In Best, we do a great amount of work remotely from a portable workplace or a cell phone. We translate the same philosophy to our interns: dream work goes along with a dream life, and there is time for everything if we aim at it. We communicate, research, and sometimes improvise to personalize companies and interns’ needs to make a perfect match. Being virtually present at any time or day would not be possible if we did not truly care about our interns. The best word to describe my working day would be ‘integration’: being a Skype call away makes my everyday duties compatible with active lifestyle, travel, and family.
All along, on site events and meetings with interns and companies become a great emotional source. We hold orientation meetings at the properties of our affiliate language schools or at the hallways of interns’ accommodation sites, thus making it easier for our program participants to get in touch with landlords and teachers and have detailed discussions at all points.

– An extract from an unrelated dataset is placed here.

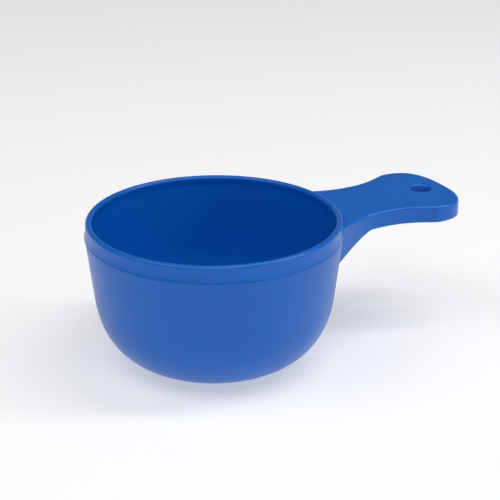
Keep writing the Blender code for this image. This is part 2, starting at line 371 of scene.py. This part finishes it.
def plan_outline(count):
    """One side of the plan from inside the wall to the tip, evenly spaced: a spline through
    the half-widths, then a superellipse quarter round the end."""
    stations, widths = HALF_WIDTHS.T
    x = np.linspace(stations[0], LOBE_X, CURVE_POINTS)
    width = spline(stations, widths, x)
    turn = np.linspace(0.0, 0.5 * np.pi, CURVE_POINTS)[1:]
    power = 2 / LOBE_FULLNESS
    end_x = LOBE_X + (TIP_X - LOBE_X) * np.sin(turn) ** power
    end_width = widths[-1] * np.abs(np.cos(turn)) ** power
    line = np.stack([np.append(x, end_x), np.append(width, end_width)], axis=1)
    line[-1] = (TIP_X, 0.0)
    length = np.append(0.0, np.cumsum(np.linalg.norm(np.diff(line, axis=0), axis=1)))
    along = np.linspace(0.0, length[-1], count)
    return along, np.stack([np.interp(along, length, line[:, i]) for i in (0, 1)], axis=1)


along, outline = plan_outline(OUTLINE_POINTS)
mirrored = np.vstack([outline, (outline * [1, -1])[-2::-1]])
kernel = np.exp(-0.5 * np.linspace(-3.0, 3.0, SMOOTHING_SPAN) ** 2)
kernel /= kernel.sum()
margin = SMOOTHING_SPAN // 2
padded_line = np.pad(mirrored, ((margin, margin), (0, 0)), mode="reflect", reflect_type="odd")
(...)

The same happens in companies’ offices, but at this stage we leave communication in the hands of the two interacting parties while we monitor the state of things through feedback and evaluation. We are always on our interns’ side, but as we state it in our policy, there is no hand holding. We encourage our students towards independent attitudes and initiative under a supportive yet by-standing supervision. In the end, this is what we are here for.

Shooting an ad for Volunteer Programs with Kids
What hopes do you have for the future of Best programs is Russia?
I believe I share with all my colleagues and clients a beautiful dream of a world full of celebration of diversity. For the rest of the world, Russia seems a bit wild exotic piece of land associating with painful political aspects and a bit weird mentality. I sincerely hope that through developing international educational and business interaction we will grow a generation of open-minded high-qualified professionals to build a basis for mutual understanding and trust. Whenever Best has a chance to contribute into growing sympathy towards my country, or a more hospitable attitude in my society, I virtually get my piece of cake.